Absolutely, to me the only point of a 25MHz scope would be if it was
higher resolution, 16+ bit ideally. Otherwise you may as well just use
one of those cheap USB gadgets. A "dynamic signal analyser" that goes
above 100kHz seems to be missing from the market AFAIK. So it could do
good spectrum analysis, evaluate noise, servo loops, have a tracking
generator and plot filter responses, that sort of thing.
 
N

Nico Coesel

Jan 1, 1970
0
rickman said:
That may be. The OP was talking about debugging the sinc reconstruction
and I've been thinking a little bit about just how useful that is. Is
there a downside to sinc reconstruction, other than the work required?

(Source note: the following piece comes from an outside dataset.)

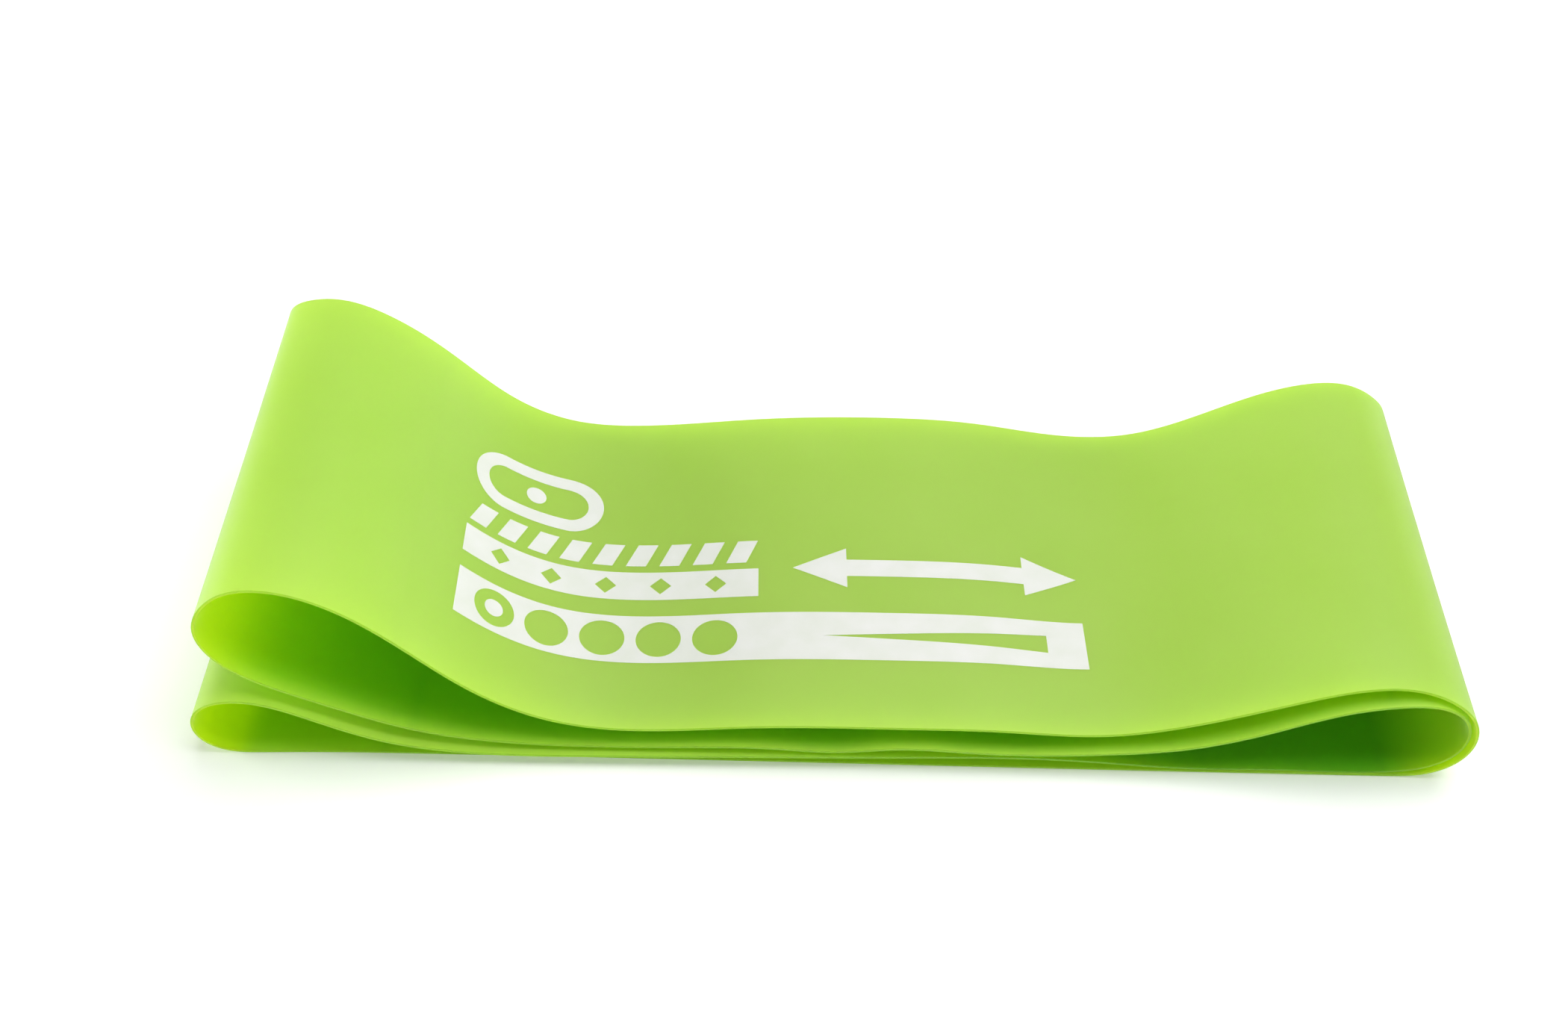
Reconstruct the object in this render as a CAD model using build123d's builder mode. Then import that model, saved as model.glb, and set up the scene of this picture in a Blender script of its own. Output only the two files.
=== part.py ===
"""Loop resistance band: one closed loop of thin latex film, pressed flat and folded once in half.

Every number is in millimetres. +X runs along the folded band, towards its fold. +Y runs across its
width, and +Z is up. The origin is on the table, under the middle of the folded band.

The film passes four times over the table. From the top down these are the top run, the upper inner run,
the lower inner run and the bottom run. The inside of the loop lies between the top run and the upper
inner run, and between the lower inner run and the bottom run. The two loop ends close it on the left,
and on the right the inner fold lies inside the outer fold.
"""

from build123d import *
import os

os.makedirs("parts", exist_ok=True)

# Driving dimensions
BAND_WIDTH = 50.0  # across the film, along Y
FILM = 0.35  # thickness of the film
INK = 0.08  # thickness of the printed ink
PRINT_DEPTH = 40.0  # more than the height of the band, for cutting the print's outlines down through it

# Heights of the film's middle surface where it lies flat
BOTTOM_Z = FILM / 2
INNER_Z = 0.65  # the lower inner run, where it lies on the bottom run

# Directions of the film where it is cut from one named length to the next, as (x, z)
RIGHT = (1, 0)
LEFT = (-1, 0)
DOWN_THE_SLOPE = (1, -0.95)  # the top run, down from the upper loop end
UP_TO_LOOP_END = (-1, 0.32)  # the upper inner run, up to its loop end
OFF_LOOP_END = (1, -0.33)  # the lower inner run, down from its loop end
OFF_FOLD = (-1, -0.17)  # the upper inner run, down from the fold

# The cuts, as points (x, z) on the film's middle surface
TOP_AT_FOLD = (60.4, 14.7)
TOP_AT_LOOP_END = (-46.0, 19.1)
UPPER_INNER_AT_FOLD = (60.4, 12.8)
UPPER_INNER_AT_LOOP_END = (-46.0, 4.9)
LOWER_INNER_AT_FOLD = (62.2, INNER_Z)
LOWER_INNER_AT_LOOP_END = (-49.0, 3.6)
BOTTOM_AT_FOLD = (62.4, BOTTOM_Z)
BOTTOM_AT_LOOP_END = (-50.0, BOTTOM_Z)
LOWER_BEND_START = (-64.0, BOTTOM_Z)  # where the lower loop end leaves the table

# Middle lines (x, z) of each curved length of film, from one cut to the next
TOP_RUN = [
    TOP_AT_LOOP_END,
    (-38.0, 11.0),
    (-31.0, 6.9),
    (-24.0, 5.4),
    (-9.0, 6.1),
    (8.0, 6.4),
    (20.0, 6.2),
    (30.0, 5.8),
    (40.0, 7.9),
    (51.0, 12.2),
    TOP_AT_FOLD,
]
FOLD_OUTER = [
    TOP_AT_FOLD,
    (66.5, 13.3),
    (70.0, 9.9),
    (70.6, 7.0),
    (69.7, 3.6),
    (66.8, 0.9),
    BOTTOM_AT_FOLD,
]
LOWER_LOOP_END = [
    LOWER_BEND_START,
    (-67.6, 0.6),
    (-69.9, 2.3),
    (-70.6, 4.8),
    (-69.3, 7.8),
    (-64.6, 9.6),
    (-57.0, 7.2),
    LOWER_INNER_AT_LOOP_END,
]
LOWER_INNER_RUN = [
    LOWER_INNER_AT_LOOP_END,
    (-41.0, 2.0),
    (-26.0, 1.6),
    (-9.0, 1.8),
    (8.0, 2.0),
    (22.0, 2.1),
    (31.0, 1.5),
    (40.0, 0.7),
    (51.0, INNER_Z),
    LOWER_INNER_AT_FOLD,
]
FOLD_INNER = [
    LOWER_INNER_AT_FOLD,
    (66.6, 1.8),
    (69.1, 4.1),
    (69.9, 7.2),
    (69.1, 10.0),
    (66.8, 12.1),
    (63.4, 13.0),
    UPPER_INNER_AT_FOLD,
]
UPPER_INNER_RUN = [
    UPPER_INNER_AT_FOLD,
    (56.0, 11.7),
    (48.0, 8.0),
    (40.0, 5.0),
    (31.0, 3.6),
    (16.0, 3.2),
    (8.0, 3.5),
    (1.0, 2.7),
    (-6.0, 3.0),
    (-17.0, 2.8),
    (-28.0, 2.6),
    (-38.0, 3.2),
    UPPER_INNER_AT_LOOP_END,
]
UPPER_LOOP_END = [
    UPPER_INNER_AT_LOOP_END,
    (-53.7, 8.2),
    (-58.5, 10.6),
    (-63.0, 13.3),
    (-66.2, 16.9),
    (-67.0, 20.6),
    (-65.6, 24.0),
    (-62.7, 26.4),
    (-59.5, 27.0),
    (-53.0, 25.0),
    TOP_AT_LOOP_END,
]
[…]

It is useable if you have at least 5 samples per period. So that is
0.2fs. The whole problem though is not the number of samples per
period. According to sampling theory the signal is there but it just
needs to be displayed properly so the operator can see a signal
instead of some 'random' dots. With the proper signal reconstruction
algorithm you can display signals up the the Nyquist limit (0.5fs).
I was thinking an aliased signal might interfere with this, but now that
I give it some thought, I realize they are two separate issues. If you
have an aliased tone, it will just be a tone in the display whether you
use sinc reconstruction or not.

In my design I used a fixed samplerate (250MHz) and a standard PC
memory module. 1GB already provides for more than 2 seconds of storage
for 2 channels. That solves the whole interference issue and it allows
to use a proper anti-aliasing filter. With polynomal approximation I
could reconstruct a signal even when its close to the Nyquist limit. I
tested it and I could get it to work for frequencies up to 0.45fs.
 
R

rickman

Jan 1, 1970
0
It is useable if you have at least 5 samples per period. So that is
0.2fs. The whole problem though is not the number of samples per
period. According to sampling theory the signal is there but it just
needs to be displayed properly so the operator can see a signal
instead of some 'random' dots. With the proper signal reconstruction
algorithm you can display signals up the the Nyquist limit (0.5fs).


In my design I used a fixed samplerate (250MHz) and a standard PC
memory module. 1GB already provides for more than 2 seconds of storage
for 2 channels. That solves the whole interference issue and it allows
to use a proper anti-aliasing filter. With polynomal approximation I
could reconstruct a signal even when its close to the Nyquist limit. I
tested it and I could get it to work for frequencies up to 0.45fs.

I'm not following. Are you saying you need a long buffer of data in
order to reconstruct the signal properly?
 
N

Nico Coesel

Jan 1, 1970
0
rickman said:
I'm not following. Are you saying you need a long buffer of data in
order to reconstruct the signal properly?

You need about 10 samples extra at the beginning and end to do a
proper reconstruction. Lots of audio editing software does exactly the
same BTW. Using a fixed samplerate solves a lot of signal processing
problems but also dictates a lot of processing needs to be done in
hardware to keep the speed reasonable.
 
J

Jamie

Jan 1, 1970
0
John said:
Interesting stuff can be done with a really long record. You can do signal
averaging of a periodic waveform with no trigger. Our new monster LeCroy scope
can take a long record of a differential PCI Express lane (2.5 gbps NRZ data),
simulate a PLL data recovery loop of various dynamics, and plot an eye diagram,
again without any trigger. Well, if it doesn't crash.
Oh, you have that problem too? Our lecroy goes belly up now and then
for no apparent reason.. It appears to me there is some hardware to
software random issue.

Kind of reminds me back in the days when Visual Basic was first put on
us in Windows 3.xx days. A serious app designed to operate fabric
cutting machines for intricate designs would simply fault a plug in
component because it would get stuck on some missed signal from the
hardware and then time out or do a stack overflow. THe app was loaded
using VB controls that just simply was not resource friendly and
controlled properly.

On top of that, this app cost clients upwards in the $10k range. I was
offered a job where this app was developed and was allowed to see it in
operation and saw its random failures, they wanted to to join the
debugger team to resolve it and move forward. I declined on the offer.